The Streets' debut album, Original Pirate Material, was released in March 2002. The album was successful both with critics and the general public. In the UK, the album was nominated for the Mercury Prize. Original Pirate Material was nominated for British Album of the Year, and The Streets was nominated for British Urban Act, British Breakthrough Act and British Male Solo Artist at the 2003 BRIT Awards. NME named Original Pirate Material as the third best album of 2002. Subsequent singles from Original Pirate Material include "Don't Mug Yourself", "Weak Become Heroes" and "Let's Push Things Forward".

2004–2005: A Grand Don't Come for Free
In May 2004, Skinner released the single "Fit but You Know It", which peaked at number 4 on the UK Singles Chart. The single was later used by EA Sports as part of the soundtrack for its video game FIFA Football 2005. "Fit But You Know It" appeared on The Streets' second album, A Grand Don't Come for Free. The album entered the UK album charts at number two, but later reached number one after six weeks. The album's second single, "Dry Your Eyes", debuted at the top of the chart in the UK. "Blinded by the Lights", the third single from A Grand Don't Come for Free, peaked at number 10 on the UK Singles Chart in 2004.

2006–2007: The Hardest Way to Make an Easy Living
The Streets' third studio album, The Hardest Way to Make an Easy Living, was released on 10 April 2006. In the UK it debuted the album chart at number one.

2008–2009: Everything Is Borrowed
In September 2008, The Streets released their fourth studio album, Everything Is Borrowed. One song from the album was on Skinner's Myspace page for a while before being replaced by a cover of "Your Song". In a posting on his Myspace blog, Skinner noted that the group's upcoming LP would contain "peaceful, positive vibes" in comparison with 2006's "weird guilt-ridden indulgence" that was The Hardest Way To Make An Easy Living.

In a blurb about the album on Skinner's Myspace, he says, "This album started off life as parables but then I realised that it might get a bit cheesy so I got rid of the alien song and the devil song replaced them with more straight up songs. I've pretty much kept my promise that I made to myself not to reference modern life on any of them though which is hard to do and keep things personal at the same time."

2010–2011: Computers and Blues and Cyberspace and Reds

In November 2010, Skinner announced on the official The Streets website, that he would release what he referred to as a mixtape album called Cyberspace and Reds, consisting of various recordings he had made since he had finished work on the final Streets album, Computers and Blues. Cyberspace and Reds was released in January 2011, initially only for download via the Streets iPhone app.

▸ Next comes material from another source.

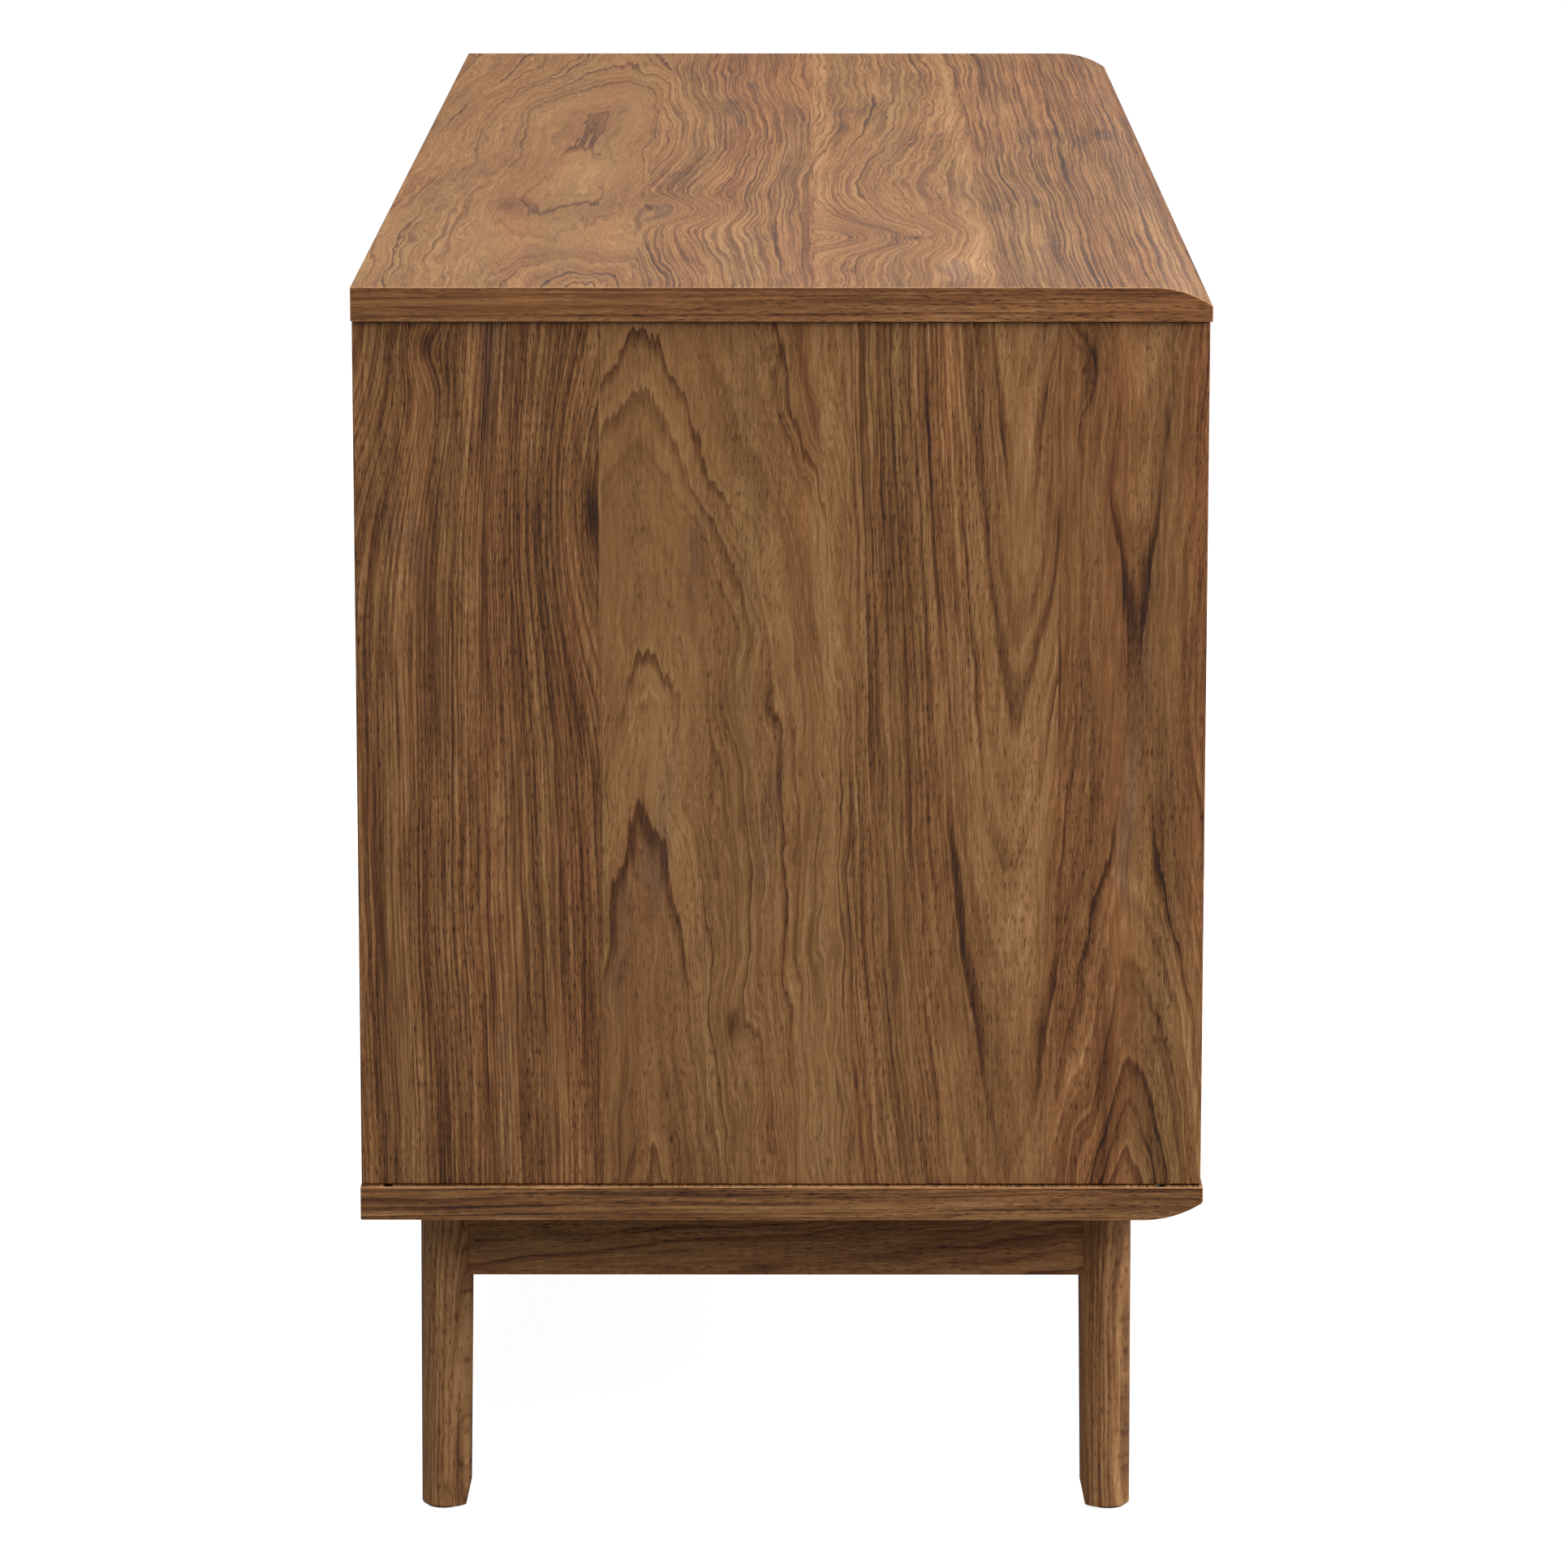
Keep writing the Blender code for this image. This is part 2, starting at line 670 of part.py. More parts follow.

A so-called "deluxe" edition was later made available for general download through the Streets website.

The final Streets album, Computers and Blues, was released on 7 February 2011, the first single being "Going Through Hell".

2017–present
On 22 December 2017, The Streets released two new tracks: "Burn Bridges" and "Sometimes I Hate My Friends More Than My Enemies". It was The Streets' first new music released in six years.

In 2018, The Streets released three singles: "If You Ever Need to Talk I'm Here" was released on 31 January, "You Are Not the Voice in Your Head..." was released on 30 March, and "Call Me in the Morning" was released on 22 November.

On 1 April 2020, Skinner announced a new single featuring Australian music project Tame Impala, included on a mixtape titled None of Us Are Getting Out of This Life Alive, released 10 July 2020. The track premiered on Annie Mac's BBC Radio 1 show.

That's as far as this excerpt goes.